After confirming on the VMware HCL the array matched all requirements it was time to get down to business. After presenting the LUNs to a test host I quickly provisioned a Windows VM on one LUN to be used for the Storage vMotion as well as the clone testing. Also while in vCenter I confirmed with the NetApp Virtual Storage Console that it detected the array and confirmed that it was VAAI capable:

VAAI_Enabled

Next step was to fire up ESXTOP, go to the devices screen (u) and then deselect/select appropriate fields (removed B, F, G, I, and added O):

ESXTOP_Fields

This will present the VAAI Stats counters in the ESXTOP Session. For a full run down of each counter refer to VMware Document 11812, Interpreting esxtop 4.1 statistics. For my testing I was only concerned with CLONE_RD, CLONE_WR, and CLONE_F.

After setting up ESXTOP I switched back over to my VI Client and issued a storage vMotion of my test VM between the new LUNs. I then went back to ESXTOP expecting see the counters climbing as the VM’s storage was moved. However, I got nothing:

VAAI_Not_Working

Hmm, what’s up with that? So I did some searching and came up with two very helpful items. First a NetApp Technical Report (TR-3886 Understanding and Using vStorage APIs for Array Integration and NetApp Storage) and second VMware KB article 1021976 (vStorage APIs for Array Integration FAQ). Both documents provided excellent information on VAAI as well as few things to check to make sure you have a supported configuration.

I also searched the NetApp forums to see if anyone else had seen a similar issue. Came up empty, so I decided to put a post out there and also notified the twitter-verse looking for additional help. Received a reply from a NetApp employee named Rodrigo Nascimento and below is a culmination of steps outlined in the above documentation as well as things to look for Rodrigo had posted.
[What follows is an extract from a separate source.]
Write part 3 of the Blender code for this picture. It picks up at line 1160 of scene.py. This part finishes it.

First off was to check to see if the new SCSI devices are showing as support for VAAI. This is accomplished either by checking the device in the Storage view of your ESX host or running an esxcli command “esxcli storage core device list | egrep “Display Name:|VAAI Status:””

VAAI_Enabled

VAAI_Supported

As you can see from the above screen shots all seems to be good from that standpoint. I jumped back to the VMware HCL again to double check the requirements. Paying a little closer attention I saw the following:

VMware_HCL

This got me thinking so I double checked the loaded modules on the ESX host with the following command looking for the vmw_vaaip_netapp module, “esxcli system module list| grep vmw_vaaip_netapp”. The results came up empty.

vaaip_netapp_empty

Not surprising after I look back on it as I just recently presented these LUNs to the host and had not being using NetApp storage before hand, so I quickly put the host in maintenance mode and rebooted.
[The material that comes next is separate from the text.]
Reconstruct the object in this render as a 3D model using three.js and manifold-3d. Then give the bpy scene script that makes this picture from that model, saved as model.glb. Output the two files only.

After rebooting I connected back into the system and re-ran the “esxcli system module list| grep vmw_vaaip_netapp” command:

vaaip_netapp_populated

Bingo! Module is loaded and should be good to go. Fired up ESXTOP again and started my Storage vMotion test. Again nothing.

VAAI_Not_Working

I went back to the previous mentioned documents as well as my post on the NetApp forum. At this time Rodrigo mentioned to verify if VAAI is enabled on the ESX host. This is quickly done by checking the following Advanced Settings are set to 1 (default) under Configuration -> Software:

DataMover.HardwareAccelerateMove
DataMover.HardwareAcceleratedInit
VMFS3.HardwareAcceleratedLocking

And from the console this completed by verifying that Int Value is set to 1:

esxcli system settings advanced list -o /DataMover/HardwareAcceleratedMove
esxcli system settings advanced list -o /DataMover/HardwareAcceleratedInit
esxcli system settings advanced list -o /VMFS3/HardwareAcceleratedLocking

Low and behold on our test ESX system these were set to 0, thus disabling VAAI. I reset them back to 1 to enable VAAI at the host level and rebooted the system (not sure if it was needed, but why not). After the reboot I again connected to the console and fired up ESXTOP and restarted the Storage vMotion test:

VAAI_Working

As you can see from the screen shot, finally success! The CLONE_RD and CLONE_WR as well as the MBC_RD/s and MBC_WR/s metrics are displaying activity.

Even though VAAI is  and should be enabled by default on an ESX host researching the issue and reading these documents as well as other posts on the web definitely gave me a better understanding of how it works.